> Recorded information
________________________

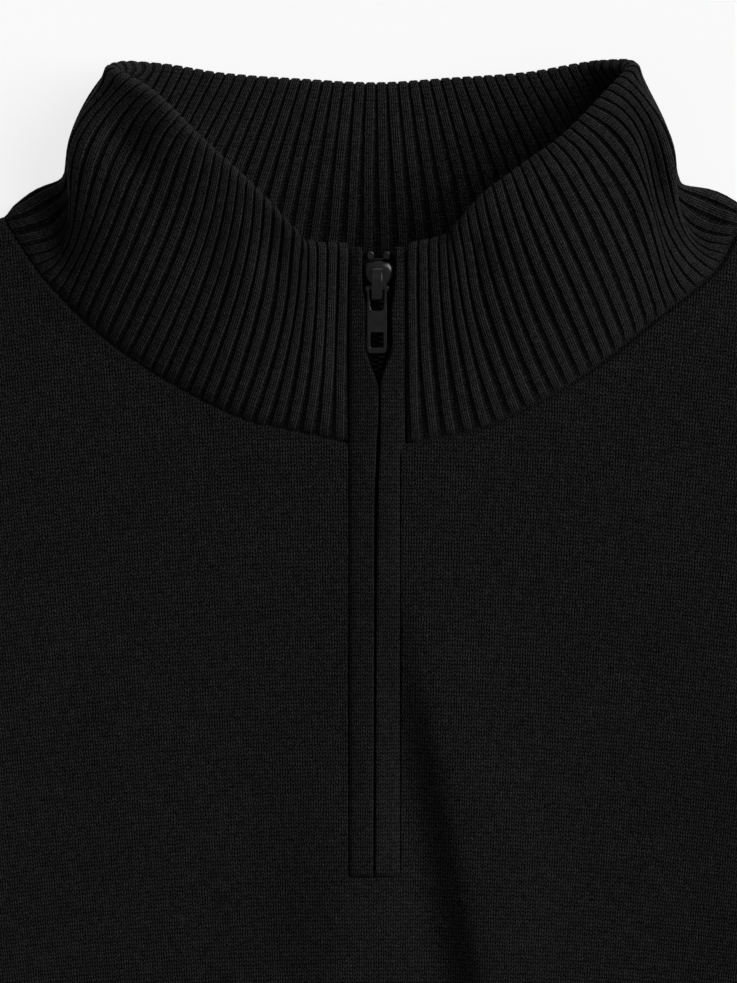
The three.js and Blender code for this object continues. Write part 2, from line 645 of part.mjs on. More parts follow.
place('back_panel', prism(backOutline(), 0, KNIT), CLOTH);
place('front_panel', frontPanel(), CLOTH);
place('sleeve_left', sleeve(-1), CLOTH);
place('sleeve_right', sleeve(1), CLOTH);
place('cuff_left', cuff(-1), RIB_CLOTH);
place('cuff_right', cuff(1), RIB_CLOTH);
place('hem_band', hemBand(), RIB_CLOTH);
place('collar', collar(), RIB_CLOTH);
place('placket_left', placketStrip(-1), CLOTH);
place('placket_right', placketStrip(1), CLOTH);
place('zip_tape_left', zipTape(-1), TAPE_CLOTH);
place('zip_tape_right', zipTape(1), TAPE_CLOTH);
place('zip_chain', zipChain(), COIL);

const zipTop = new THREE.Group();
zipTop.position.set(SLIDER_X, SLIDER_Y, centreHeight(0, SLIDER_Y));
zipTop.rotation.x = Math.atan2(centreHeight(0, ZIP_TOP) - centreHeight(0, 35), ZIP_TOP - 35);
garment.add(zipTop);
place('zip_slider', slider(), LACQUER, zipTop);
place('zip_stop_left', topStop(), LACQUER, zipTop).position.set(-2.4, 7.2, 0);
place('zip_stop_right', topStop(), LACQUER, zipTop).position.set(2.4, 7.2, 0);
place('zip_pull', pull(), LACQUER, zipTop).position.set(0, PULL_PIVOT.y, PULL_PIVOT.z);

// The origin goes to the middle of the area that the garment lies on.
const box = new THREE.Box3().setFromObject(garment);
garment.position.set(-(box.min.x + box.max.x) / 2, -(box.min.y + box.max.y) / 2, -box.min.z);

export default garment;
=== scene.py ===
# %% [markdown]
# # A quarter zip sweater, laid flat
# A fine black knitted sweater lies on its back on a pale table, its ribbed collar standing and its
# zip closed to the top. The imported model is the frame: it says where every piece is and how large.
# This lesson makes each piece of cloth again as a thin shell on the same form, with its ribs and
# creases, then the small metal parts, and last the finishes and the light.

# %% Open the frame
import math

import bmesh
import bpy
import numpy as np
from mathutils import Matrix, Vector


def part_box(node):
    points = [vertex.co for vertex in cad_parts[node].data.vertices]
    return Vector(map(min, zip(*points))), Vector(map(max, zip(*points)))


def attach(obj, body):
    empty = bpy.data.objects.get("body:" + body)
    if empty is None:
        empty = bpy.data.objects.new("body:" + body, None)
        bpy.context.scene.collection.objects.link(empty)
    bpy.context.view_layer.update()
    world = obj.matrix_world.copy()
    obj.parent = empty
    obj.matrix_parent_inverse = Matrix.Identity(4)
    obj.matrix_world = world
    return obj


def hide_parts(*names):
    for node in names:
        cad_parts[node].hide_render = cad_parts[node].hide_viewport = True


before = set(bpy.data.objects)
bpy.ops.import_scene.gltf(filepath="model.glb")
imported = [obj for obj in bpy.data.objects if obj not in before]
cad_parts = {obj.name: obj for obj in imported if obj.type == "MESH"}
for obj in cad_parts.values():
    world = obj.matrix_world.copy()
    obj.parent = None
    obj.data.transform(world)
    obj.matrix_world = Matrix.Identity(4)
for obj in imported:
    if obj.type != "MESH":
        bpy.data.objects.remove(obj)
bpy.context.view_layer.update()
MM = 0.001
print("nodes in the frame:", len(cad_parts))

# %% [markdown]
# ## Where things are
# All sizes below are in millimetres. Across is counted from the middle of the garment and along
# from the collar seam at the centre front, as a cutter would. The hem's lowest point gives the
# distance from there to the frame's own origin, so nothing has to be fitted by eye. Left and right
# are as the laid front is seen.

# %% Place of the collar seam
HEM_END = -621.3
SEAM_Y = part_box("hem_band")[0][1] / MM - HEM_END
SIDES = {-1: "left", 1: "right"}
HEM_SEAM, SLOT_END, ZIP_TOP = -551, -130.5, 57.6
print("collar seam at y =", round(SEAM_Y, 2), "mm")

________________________

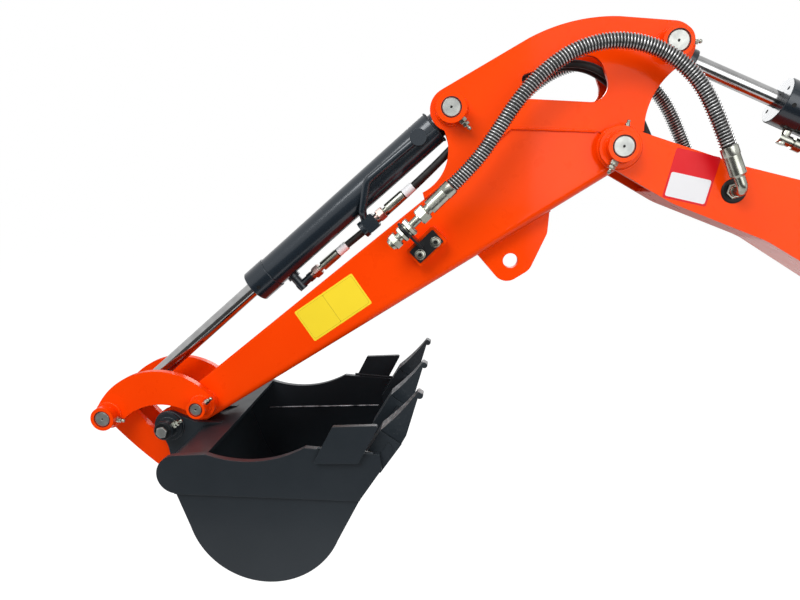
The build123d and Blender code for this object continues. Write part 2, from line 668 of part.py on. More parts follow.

________________________

> Stated exercise
Beginning with the line containing "garment lies on." and ending with the line containing "for node in", extract those lines exactly from the listing above, and only those.

> Solution for this exercise
// The origin goes to the middle of the area that the garment lies on.
const box = new THREE.Box3().setFromObject(garment);
garment.position.set(-(box.min.x + box.max.x) / 2, -(box.min.y + box.max.y) / 2, -box.min.z);

export default garment;
=== scene.py ===
# %% [markdown]
# # A quarter zip sweater, laid flat
# A fine black knitted sweater lies on its back on a pale table, its ribbed collar standing and its
# zip closed to the top. The imported model is the frame: it says where every piece is and how large.
# This lesson makes each piece of cloth again as a thin shell on the same form, with its ribs and
# creases, then the small metal parts, and last the finishes and the light.

# %% Open the frame
import math

import bmesh
import bpy
import numpy as np
from mathutils import Matrix, Vector


def part_box(node):
    points = [vertex.co for vertex in cad_parts[node].data.vertices]
    return Vector(map(min, zip(*points))), Vector(map(max, zip(*points)))


def attach(obj, body):
    empty = bpy.data.objects.get("body:" + body)
    if empty is None:
        empty = bpy.data.objects.new("body:" + body, None)
        bpy.context.scene.collection.objects.link(empty)
    bpy.context.view_layer.update()
    world = obj.matrix_world.copy()
    obj.parent = empty
    obj.matrix_parent_inverse = Matrix.Identity(4)
    obj.matrix_world = world
    return obj


def hide_parts(*names):
    for node in names:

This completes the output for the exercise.